BUNNY: Uli doesn't care about anything. He's a Nihilist.
THE DUDE: Ah, that must be exhausting.
I get exhausted just READING pessimistic remarks. I can't imagine how awful it must be to actually THINK that way: "Democrats won't turn out for the mid-term." "Amending the Constitution will do no good." "Voting for either of the two major parties is just screwing yourself." "It's too late to save the human race from the pollution and warming it's caused." "You can't fight Big Coal." "Socialism doesn't work." "There's nothing reasonable people can do about the rising tide of fanaticism." "Efforts to fight corruption and short-sighted greed are hopeless."
And so forth. Yuck, yuck, phooey and forget all of that! And yet it would seem that the great majority of people are pessimistic in a way I've been blessed never to have experienced.
There was a guy in Shoah who seems to have a mentality much more like mine.
When he was interviewed for the film in NYC in the 1980's, he told about how, when he was being rounded up with the others to be shipped off and killed, he ran away. Just ran. Off into the woods, or over the flimsy fence, I don't exactly remember, except that he saw a possible way out, and rather than passively surrender to certain death, he took a chance at escape. And I remember that he was surprised at the time, and remained surprised decades later, that so few others resisted. And watching the movie, I said to myself, Now this is a guy I can relate to.
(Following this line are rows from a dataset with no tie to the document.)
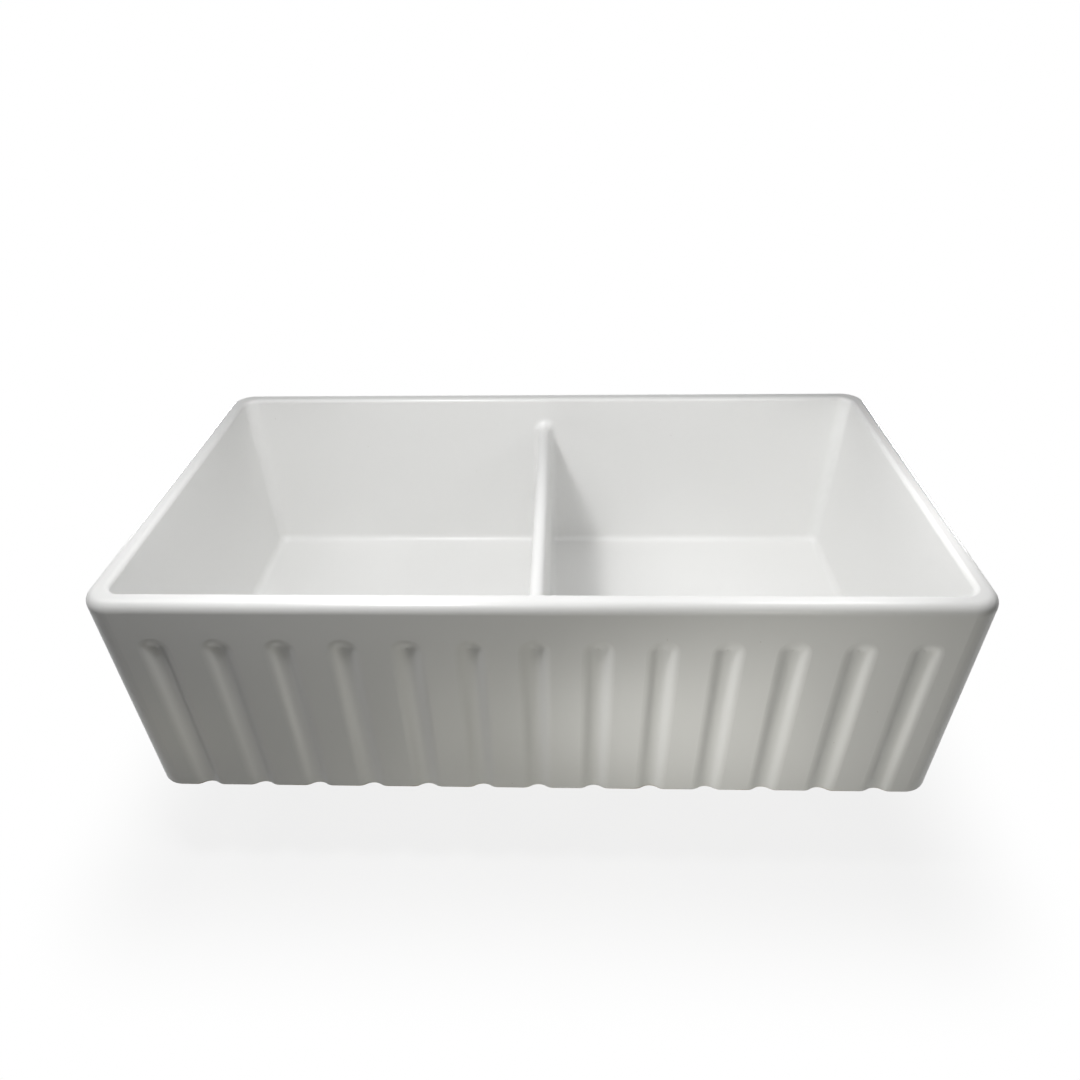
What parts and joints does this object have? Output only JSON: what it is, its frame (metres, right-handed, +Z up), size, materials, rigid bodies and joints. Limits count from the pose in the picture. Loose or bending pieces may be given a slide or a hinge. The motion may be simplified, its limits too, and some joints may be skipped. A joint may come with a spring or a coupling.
{
  "type": "farmhouse apron front sink",
  "caption": "Fireclay apron front kitchen sink: deep bowls either side of a low divider, a fluted front, and a lift-out basket strainer with its waste tube below each bowl.",
  "frame": {"origin": "centre of the basin's flat underside", "axes": "+X along the front to the right as seen from the front, +Y from the apron to the back, +Z up"},
  "size_m": [0.8382, 0.4572, 0.4044],
  "materials": {
    "fireclay": "white gloss glaze, bare fired clay on the underside",
    "stainless": "satin stainless, brushed round its axis",
    "polished_steel": "polished stainless",
    "black_rubber": "moulded matte",
    "stopper_rubber": "moulded satin",
    "foam_seal": "cut foam rubber",
    "fibre": "pressed fibre",
    "cast_brass": "rough cast, unplated",
    "chromed_brass": "bright chrome plate",
    "washer_poly": "translucent white plastic"
  },
  "bodies": {
    "sink": {"basin": "fireclay", "left_flange_seal": "foam_seal", "left_strainer_body": "stainless", "left_sink_gasket": "black_rubber", "left_friction_washer": "fibre", "left_locknut": "cast_brass", "left_tailpiece_washer": "washer_poly", "left_tailpiece": "chromed_brass", "left_coupling_nut": "chromed_brass", "right_flange_seal": "foam_seal", "right_strainer_body": "stainless", "right_sink_gasket": "black_rubber", "right_friction_washer": "fibre", "right_locknut": "cast_brass", "right_tailpiece_washer": "washer_poly", "right_tailpiece": "chromed_brass", "right_coupling_nut": "chromed_brass"},
    "left_post": {"left_basket_post": "polished_steel", "left_basket_stopper": "stopper_rubber", "left_stopper_nut": "polished_steel", "left_spring_clip": "polished_steel"},
    "left_cup": {"left_basket": "stainless"},
    "right_post": {"right_basket_post": "polished_steel", "right_basket_stopper": "stopper_rubber", "right_stopper_nut": "polished_steel", "right_spring_clip": "polished_steel"},
    "right_cup": {"right_basket": "stainless"}
  },
  "joints": [
    {"name": "left_basket_lift", "type": "slide", "parent": "sink", "child": "left_post", "axis": [0, 0, 1], "range_m": [0, 0.3]},
    {"name": "left_basket_turn", "type": "hinge", "parent": "left_post", "child": "left_cup", "pos_m": [-0.20342, 0, 0], "axis": [0, 0, 1], "continuous": true},
    {"name": "right_basket_lift", "type": "slide", "parent": "sink", "child": "right_post", "axis": [0, 0, 1], "range_m": [0, 0.3]},
    {"name": "right_basket_turn", "type": "hinge", "parent": "right_post", "child": "right_cup", "pos_m": [0.20342, 0, 0], "axis": [0, 0, 1], "continuous": true}
  ]
}
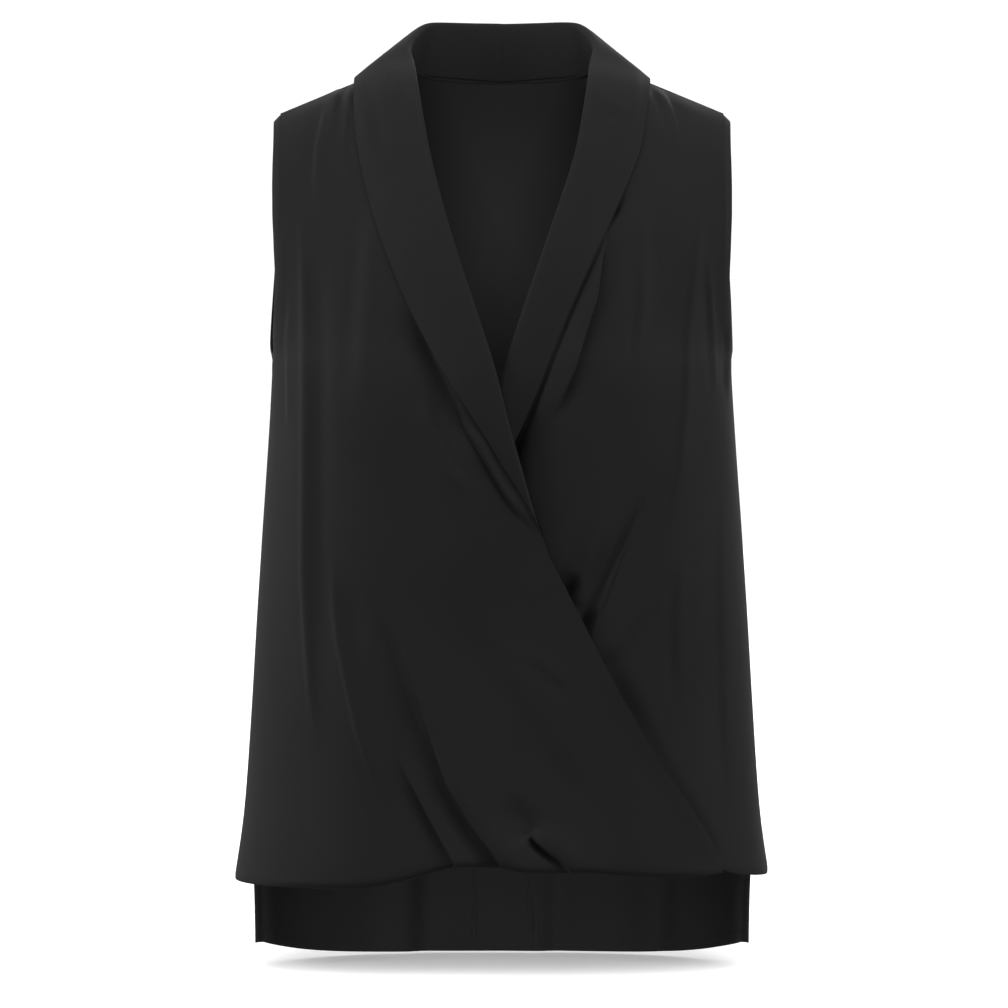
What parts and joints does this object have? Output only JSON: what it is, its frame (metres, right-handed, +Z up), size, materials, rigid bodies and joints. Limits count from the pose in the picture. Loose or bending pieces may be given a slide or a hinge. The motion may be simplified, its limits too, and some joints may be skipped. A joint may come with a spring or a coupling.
{
  "type": "wrap top",
  "caption": "Sleeveless wrap top in plain black crepe, in its worn hollow form: lapped fronts with hem pleats, a longer back and a doubled shawl collar.",
  "frame": {"origin": "midway between the neck ends of the two shoulder seams, at their height, where the wearer's shoulders hold the top up", "axes": "+Z up, the front faces -Y, and the wearer's right side, with the front that laps over, is on -X"},
  "size_m": [0.4259, 0.2391, 0.7622],
  "materials": {
    "crepe": "matte, with a slight sheen"
  },
  "bodies": {
    "root": {"right_front": "crepe", "left_front": "crepe", "back": "crepe", "collar_right": "crepe", "collar_left": "crepe", "armhole_band_right": "crepe", "armhole_band_left": "crepe"}
  },
  "joints": []
}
It flabbergasts me, how people tend to behave. An executioner tells them to kneel, and they kneel. Why? I don't think one can know beforehand how one would react in extreme situations, but if I were handed a shovel and told to dig my own grave, it's hard for me to imagine that the person who'd handed me the shovel and/or a few of his friends wouldn't immediately get smacked in the face with a shovel. What would they do about it -- kill me? Maybe. Or maybe I'd escape. Maybe I'd take a few other prisoners with me when I escaped. Or maybe I'd be killed. Sure. That's always a possibility. Maybe I'd be tortured and then killed. We're all on the way out eventually, it's just a matter of the route we take.
Humans. They're hard for me to understand. Yes, as hard as I try to get Democrats pumped up about turning out in the mid-terms, they might still not, and the "pundits" might turn out to be right -- but why not try anyway? Why not try to convert to clean energy -- and I don't mean natural gas -- until petrochemicals are a tiny boutique industry, supplying mostly backyard barbecues, plus a very few eccentric hobbyists with antique loud smelly vehicles? Why not try to convert the US to a system used in so many other countries, where a vote for the Green Party actually helps the Left, instead of helping the GOP like in does in this country, by taking the vote of someone too dumb to see the difference between Democrats and Republicans away from the Democrats?
Why not try? Why on Earth do people prefer no chance at all over a chance?
Maybe pessimists don't know how much fun it is to try, because they've never tried? Maybe they tried once, and failed, and haven't stuck their necks out since then, so that they don't realize that if you fail nine times in a row and then succeed once, it more than makes up for those nine failures?
I don't know, I'm just guessing. I don't know how those Eeyores'
minds work, and when it comes down to it, I don't much want to know. I'm just glad I'm inclined not to give up as a way of life, and that of course includes not giving up on converting pessimists to giving a shit and trying, whether or not that effort, too, may be successful. It's just more fun not to give up.